===== DATASET CONTENT =====
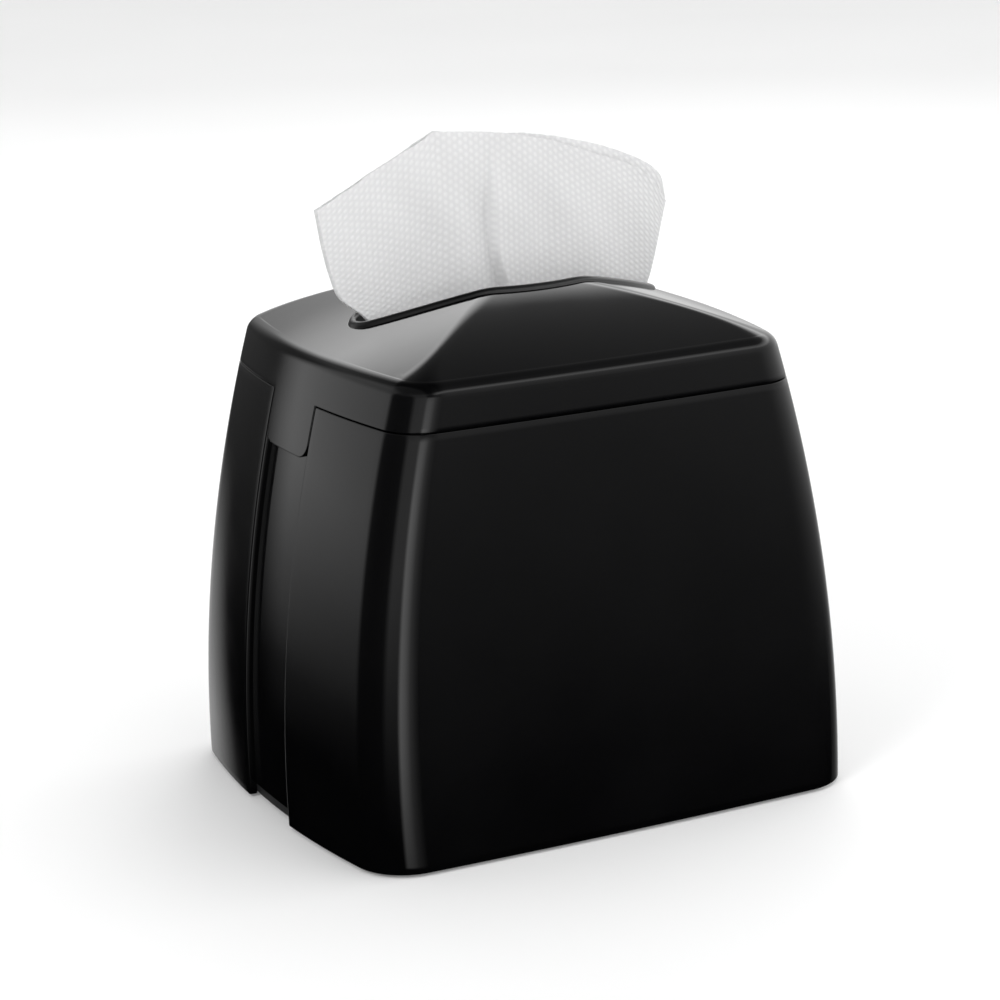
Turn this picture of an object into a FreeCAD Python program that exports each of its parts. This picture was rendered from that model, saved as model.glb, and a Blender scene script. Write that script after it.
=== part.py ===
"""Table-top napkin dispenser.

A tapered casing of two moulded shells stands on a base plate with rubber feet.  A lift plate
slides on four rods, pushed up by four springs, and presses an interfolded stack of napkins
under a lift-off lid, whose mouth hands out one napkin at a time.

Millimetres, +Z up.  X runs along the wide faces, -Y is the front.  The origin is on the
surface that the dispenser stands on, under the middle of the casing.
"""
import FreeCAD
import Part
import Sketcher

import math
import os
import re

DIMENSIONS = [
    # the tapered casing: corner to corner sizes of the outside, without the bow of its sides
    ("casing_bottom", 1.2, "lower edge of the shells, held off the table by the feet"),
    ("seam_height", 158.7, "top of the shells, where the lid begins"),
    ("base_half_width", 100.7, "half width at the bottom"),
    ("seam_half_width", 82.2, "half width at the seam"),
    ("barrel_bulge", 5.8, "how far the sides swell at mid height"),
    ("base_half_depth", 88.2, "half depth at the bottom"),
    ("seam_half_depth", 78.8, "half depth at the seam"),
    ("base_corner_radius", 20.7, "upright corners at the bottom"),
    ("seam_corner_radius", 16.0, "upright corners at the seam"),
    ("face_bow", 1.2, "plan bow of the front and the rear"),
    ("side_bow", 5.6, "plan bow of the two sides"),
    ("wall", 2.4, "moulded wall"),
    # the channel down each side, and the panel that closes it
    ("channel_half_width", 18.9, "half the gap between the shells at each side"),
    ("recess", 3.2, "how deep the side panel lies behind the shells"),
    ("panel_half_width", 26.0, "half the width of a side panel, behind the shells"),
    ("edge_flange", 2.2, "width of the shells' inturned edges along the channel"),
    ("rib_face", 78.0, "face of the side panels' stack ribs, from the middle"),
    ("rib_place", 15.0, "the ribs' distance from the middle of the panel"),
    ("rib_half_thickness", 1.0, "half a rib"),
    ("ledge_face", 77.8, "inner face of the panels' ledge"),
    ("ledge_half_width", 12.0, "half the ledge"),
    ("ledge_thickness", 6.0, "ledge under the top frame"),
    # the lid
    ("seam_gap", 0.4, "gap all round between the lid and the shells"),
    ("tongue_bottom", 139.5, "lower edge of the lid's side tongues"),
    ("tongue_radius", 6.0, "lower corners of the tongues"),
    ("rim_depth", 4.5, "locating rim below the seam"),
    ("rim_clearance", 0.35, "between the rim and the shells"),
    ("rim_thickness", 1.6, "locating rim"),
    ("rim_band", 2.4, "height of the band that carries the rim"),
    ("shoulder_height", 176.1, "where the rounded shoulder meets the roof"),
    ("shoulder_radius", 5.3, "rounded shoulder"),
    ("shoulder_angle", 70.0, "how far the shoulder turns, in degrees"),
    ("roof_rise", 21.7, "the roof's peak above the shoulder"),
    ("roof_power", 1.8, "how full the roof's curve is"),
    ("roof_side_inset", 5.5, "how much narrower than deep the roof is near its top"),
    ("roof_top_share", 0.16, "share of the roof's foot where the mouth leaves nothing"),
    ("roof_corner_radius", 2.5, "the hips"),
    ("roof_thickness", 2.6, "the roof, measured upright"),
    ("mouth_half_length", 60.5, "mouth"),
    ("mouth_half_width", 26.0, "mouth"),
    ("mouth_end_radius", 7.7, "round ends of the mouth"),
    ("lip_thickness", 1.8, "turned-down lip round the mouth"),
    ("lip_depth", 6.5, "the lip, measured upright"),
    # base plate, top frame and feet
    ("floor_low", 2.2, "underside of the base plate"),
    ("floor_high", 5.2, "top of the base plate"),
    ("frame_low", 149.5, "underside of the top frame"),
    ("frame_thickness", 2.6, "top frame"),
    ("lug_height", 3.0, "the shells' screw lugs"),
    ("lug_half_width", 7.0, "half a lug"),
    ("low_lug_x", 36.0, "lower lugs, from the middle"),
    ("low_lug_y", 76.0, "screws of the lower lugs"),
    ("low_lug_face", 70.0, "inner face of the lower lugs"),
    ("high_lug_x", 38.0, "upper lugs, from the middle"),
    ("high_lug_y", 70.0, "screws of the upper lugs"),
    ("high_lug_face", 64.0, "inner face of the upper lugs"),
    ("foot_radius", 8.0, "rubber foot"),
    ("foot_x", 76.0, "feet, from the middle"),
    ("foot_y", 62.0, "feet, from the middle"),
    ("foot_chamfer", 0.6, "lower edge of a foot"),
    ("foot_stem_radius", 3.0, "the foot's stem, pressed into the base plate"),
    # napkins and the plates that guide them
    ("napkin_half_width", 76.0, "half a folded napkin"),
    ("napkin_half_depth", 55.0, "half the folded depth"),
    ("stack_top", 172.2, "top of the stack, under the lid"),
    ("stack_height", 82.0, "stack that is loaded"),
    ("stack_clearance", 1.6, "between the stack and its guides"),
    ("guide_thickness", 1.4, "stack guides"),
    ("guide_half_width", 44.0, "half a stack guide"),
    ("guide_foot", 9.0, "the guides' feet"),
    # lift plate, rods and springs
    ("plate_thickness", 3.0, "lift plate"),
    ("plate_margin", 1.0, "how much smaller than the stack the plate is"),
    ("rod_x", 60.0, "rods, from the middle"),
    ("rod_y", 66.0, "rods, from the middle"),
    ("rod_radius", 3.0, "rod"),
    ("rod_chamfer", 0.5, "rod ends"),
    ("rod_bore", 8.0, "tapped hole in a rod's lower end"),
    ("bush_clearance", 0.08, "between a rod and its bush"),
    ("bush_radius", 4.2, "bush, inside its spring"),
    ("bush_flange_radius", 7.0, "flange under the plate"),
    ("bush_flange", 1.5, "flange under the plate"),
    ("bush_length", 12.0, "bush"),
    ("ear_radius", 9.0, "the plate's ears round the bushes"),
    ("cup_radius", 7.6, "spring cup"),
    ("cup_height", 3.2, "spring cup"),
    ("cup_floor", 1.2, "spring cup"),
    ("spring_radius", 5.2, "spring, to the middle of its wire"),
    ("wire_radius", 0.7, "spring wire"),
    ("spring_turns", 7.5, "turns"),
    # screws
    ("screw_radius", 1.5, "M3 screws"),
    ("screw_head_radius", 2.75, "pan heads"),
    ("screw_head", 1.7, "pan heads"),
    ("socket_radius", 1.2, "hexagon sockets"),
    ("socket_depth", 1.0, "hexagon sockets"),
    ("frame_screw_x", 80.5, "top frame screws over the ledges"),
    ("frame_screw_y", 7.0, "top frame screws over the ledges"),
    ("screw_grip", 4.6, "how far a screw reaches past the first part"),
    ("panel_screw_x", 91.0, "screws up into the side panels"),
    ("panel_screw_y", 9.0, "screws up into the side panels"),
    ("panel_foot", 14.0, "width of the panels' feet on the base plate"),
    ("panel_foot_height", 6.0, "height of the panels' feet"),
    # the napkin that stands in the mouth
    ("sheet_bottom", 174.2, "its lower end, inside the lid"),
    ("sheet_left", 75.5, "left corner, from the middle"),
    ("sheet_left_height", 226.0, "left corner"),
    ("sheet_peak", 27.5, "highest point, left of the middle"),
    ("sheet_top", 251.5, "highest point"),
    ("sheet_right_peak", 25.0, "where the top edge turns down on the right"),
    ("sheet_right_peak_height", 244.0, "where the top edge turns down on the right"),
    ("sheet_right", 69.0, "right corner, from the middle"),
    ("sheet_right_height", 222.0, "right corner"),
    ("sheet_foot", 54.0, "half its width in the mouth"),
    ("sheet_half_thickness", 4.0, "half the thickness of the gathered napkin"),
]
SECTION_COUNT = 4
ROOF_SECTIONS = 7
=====
EXERCISE OBJECTIVE
Please set down the whole listing above without altering a single line.

TASK RESPONSE
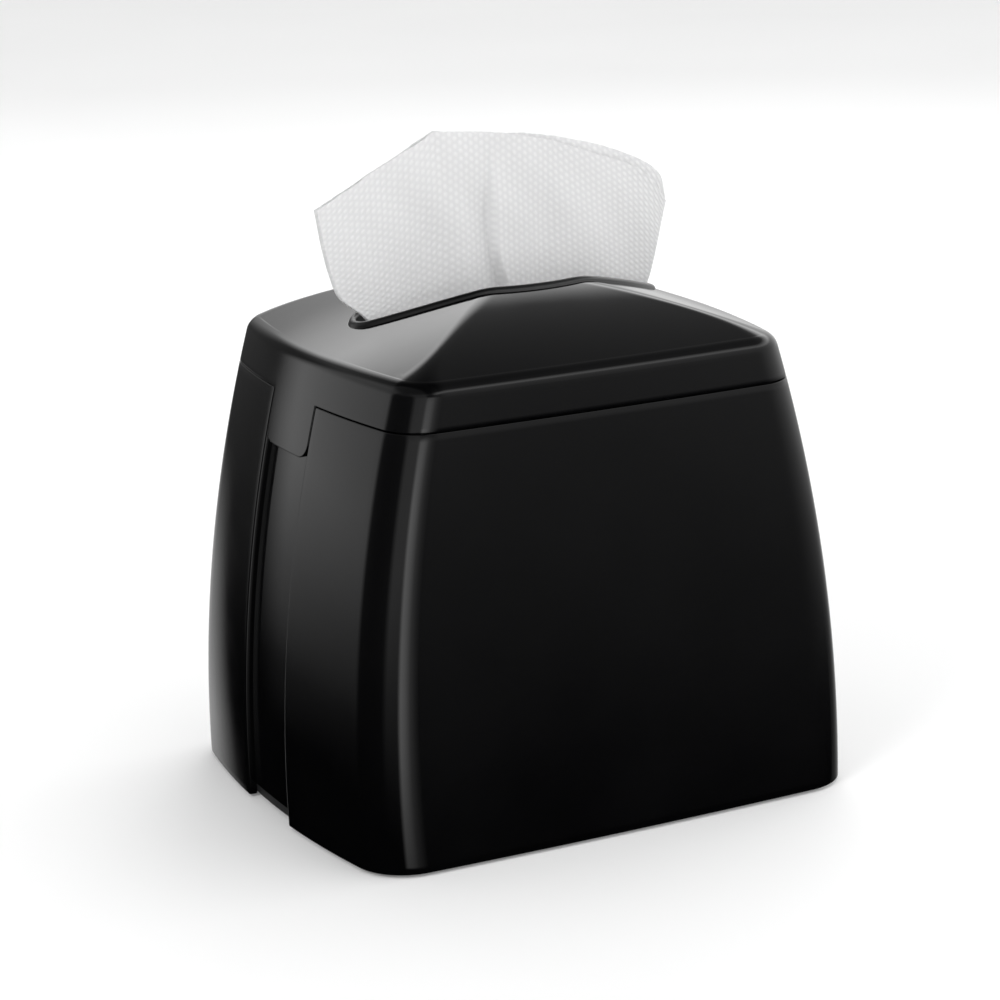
Turn this picture of an object into a FreeCAD Python program that exports each of its parts. This picture was rendered from that model, saved as model.glb, and a Blender scene script. Write that script after it.
=== part.py ===
"""Table-top napkin dispenser.

A tapered casing of two moulded shells stands on a base plate with rubber feet.  A lift plate
slides on four rods, pushed up by four springs, and presses an interfolded stack of napkins
under a lift-off lid, whose mouth hands out one napkin at a time.

Millimetres, +Z up.  X runs along the wide faces, -Y is the front.  The origin is on the
surface that the dispenser stands on, under the middle of the casing.
"""
import FreeCAD
import Part
import Sketcher

import math
import os
import re

DIMENSIONS = [
    # the tapered casing: corner to corner sizes of the outside, without the bow of its sides
    ("casing_bottom", 1.2, "lower edge of the shells, held off the table by the feet"),
    ("seam_height", 158.7, "top of the shells, where the lid begins"),
    ("base_half_width", 100.7, "half width at the bottom"),
    ("seam_half_width", 82.2, "half width at the seam"),
    ("barrel_bulge", 5.8, "how far the sides swell at mid height"),
    ("base_half_depth", 88.2, "half depth at the bottom"),
    ("seam_half_depth", 78.8, "half depth at the seam"),
    ("base_corner_radius", 20.7, "upright corners at the bottom"),
    ("seam_corner_radius", 16.0, "upright corners at the seam"),
    ("face_bow", 1.2, "plan bow of the front and the rear"),
    ("side_bow", 5.6, "plan bow of the two sides"),
    ("wall", 2.4, "moulded wall"),
    # the channel down each side, and the panel that closes it
    ("channel_half_width", 18.9, "half the gap between the shells at each side"),
    ("recess", 3.2, "how deep the side panel lies behind the shells"),
    ("panel_half_width", 26.0, "half the width of a side panel, behind the shells"),
    ("edge_flange", 2.2, "width of the shells' inturned edges along the channel"),
    ("rib_face", 78.0, "face of the side panels' stack ribs, from the middle"),
    ("rib_place", 15.0, "the ribs' distance from the middle of the panel"),
    ("rib_half_thickness", 1.0, "half a rib"),
    ("ledge_face", 77.8, "inner face of the panels' ledge"),
    ("ledge_half_width", 12.0, "half the ledge"),
    ("ledge_thickness", 6.0, "ledge under the top frame"),
    # the lid
    ("seam_gap", 0.4, "gap all round between the lid and the shells"),
    ("tongue_bottom", 139.5, "lower edge of the lid's side tongues"),
    ("tongue_radius", 6.0, "lower corners of the tongues"),
    ("rim_depth", 4.5, "locating rim below the seam"),
    ("rim_clearance", 0.35, "between the rim and the shells"),
    ("rim_thickness", 1.6, "locating rim"),
    ("rim_band", 2.4, "height of the band that carries the rim"),
    ("shoulder_height", 176.1, "where the rounded shoulder meets the roof"),
    ("shoulder_radius", 5.3, "rounded shoulder"),
    ("shoulder_angle", 70.0, "how far the shoulder turns, in degrees"),
    ("roof_rise", 21.7, "the roof's peak above the shoulder"),
    ("roof_power", 1.8, "how full the roof's curve is"),
    ("roof_side_inset", 5.5, "how much narrower than deep the roof is near its top"),
    ("roof_top_share", 0.16, "share of the roof's foot where the mouth leaves nothing"),
    ("roof_corner_radius", 2.5, "the hips"),
    ("roof_thickness", 2.6, "the roof, measured upright"),
    ("mouth_half_length", 60.5, "mouth"),
    ("mouth_half_width", 26.0, "mouth"),
    ("mouth_end_radius", 7.7, "round ends of the mouth"),
    ("lip_thickness", 1.8, "turned-down lip round the mouth"),
    ("lip_depth", 6.5, "the lip, measured upright"),
    # base plate, top frame and feet
    ("floor_low", 2.2, "underside of the base plate"),
    ("floor_high", 5.2, "top of the base plate"),
    ("frame_low", 149.5, "underside of the top frame"),
    ("frame_thickness", 2.6, "top frame"),
    ("lug_height", 3.0, "the shells' screw lugs"),
    ("lug_half_width", 7.0, "half a lug"),
    ("low_lug_x", 36.0, "lower lugs, from the middle"),
    ("low_lug_y", 76.0, "screws of the lower lugs"),
    ("low_lug_face", 70.0, "inner face of the lower lugs"),
    ("high_lug_x", 38.0, "upper lugs, from the middle"),
    ("high_lug_y", 70.0, "screws of the upper lugs"),
    ("high_lug_face", 64.0, "inner face of the upper lugs"),
    ("foot_radius", 8.0, "rubber foot"),
    ("foot_x", 76.0, "feet, from the middle"),
    ("foot_y", 62.0, "feet, from the middle"),
    ("foot_chamfer", 0.6, "lower edge of a foot"),
    ("foot_stem_radius", 3.0, "the foot's stem, pressed into the base plate"),
    # napkins and the plates that guide them
    ("napkin_half_width", 76.0, "half a folded napkin"),
    ("napkin_half_depth", 55.0, "half the folded depth"),
    ("stack_top", 172.2, "top of the stack, under the lid"),
    ("stack_height", 82.0, "stack that is loaded"),
    ("stack_clearance", 1.6, "between the stack and its guides"),
    ("guide_thickness", 1.4, "stack guides"),
    ("guide_half_width", 44.0, "half a stack guide"),
    ("guide_foot", 9.0, "the guides' feet"),
    # lift plate, rods and springs
    ("plate_thickness", 3.0, "lift plate"),
    ("plate_margin", 1.0, "how much smaller than the stack the plate is"),
    ("rod_x", 60.0, "rods, from the middle"),
    ("rod_y", 66.0, "rods, from the middle"),
    ("rod_radius", 3.0, "rod"),
    ("rod_chamfer", 0.5, "rod ends"),
    ("rod_bore", 8.0, "tapped hole in a rod's lower end"),
    ("bush_clearance", 0.08, "between a rod and its bush"),
    ("bush_radius", 4.2, "bush, inside its spring"),
    ("bush_flange_radius", 7.0, "flange under the plate"),
    ("bush_flange", 1.5, "flange under the plate"),
    ("bush_length", 12.0, "bush"),
    ("ear_radius", 9.0, "the plate's ears round the bushes"),
    ("cup_radius", 7.6, "spring cup"),
    ("cup_height", 3.2, "spring cup"),
    ("cup_floor", 1.2, "spring cup"),
    ("spring_radius", 5.2, "spring, to the middle of its wire"),
    ("wire_radius", 0.7, "spring wire"),
    ("spring_turns", 7.5, "turns"),
    # screws
    ("screw_radius", 1.5, "M3 screws"),
    ("screw_head_radius", 2.75, "pan heads"),
    ("screw_head", 1.7, "pan heads"),
    ("socket_radius", 1.2, "hexagon sockets"),
    ("socket_depth", 1.0, "hexagon sockets"),
    ("frame_screw_x", 80.5, "top frame screws over the ledges"),
    ("frame_screw_y", 7.0, "top frame screws over the ledges"),
    ("screw_grip", 4.6, "how far a screw reaches past the first part"),
    ("panel_screw_x", 91.0, "screws up into the side panels"),
    ("panel_screw_y", 9.0, "screws up into the side panels"),
    ("panel_foot", 14.0, "width of the panels' feet on the base plate"),
    ("panel_foot_height", 6.0, "height of the panels' feet"),
    # the napkin that stands in the mouth
    ("sheet_bottom", 174.2, "its lower end, inside the lid"),
    ("sheet_left", 75.5, "left corner, from the middle"),
    ("sheet_left_height", 226.0, "left corner"),
    ("sheet_peak", 27.5, "highest point, left of the middle"),
    ("sheet_top", 251.5, "highest point"),
    ("sheet_right_peak", 25.0, "where the top edge turns down on the right"),
    ("sheet_right_peak_height", 244.0, "where the top edge turns down on the right"),
    ("sheet_right", 69.0, "right corner, from the middle"),
    ("sheet_right_height", 222.0, "right corner"),
    ("sheet_foot", 54.0, "half its width in the mouth"),
    ("sheet_half_thickness", 4.0, "half the thickness of the gathered napkin"),
]
SECTION_COUNT = 4
ROOF_SECTIONS = 7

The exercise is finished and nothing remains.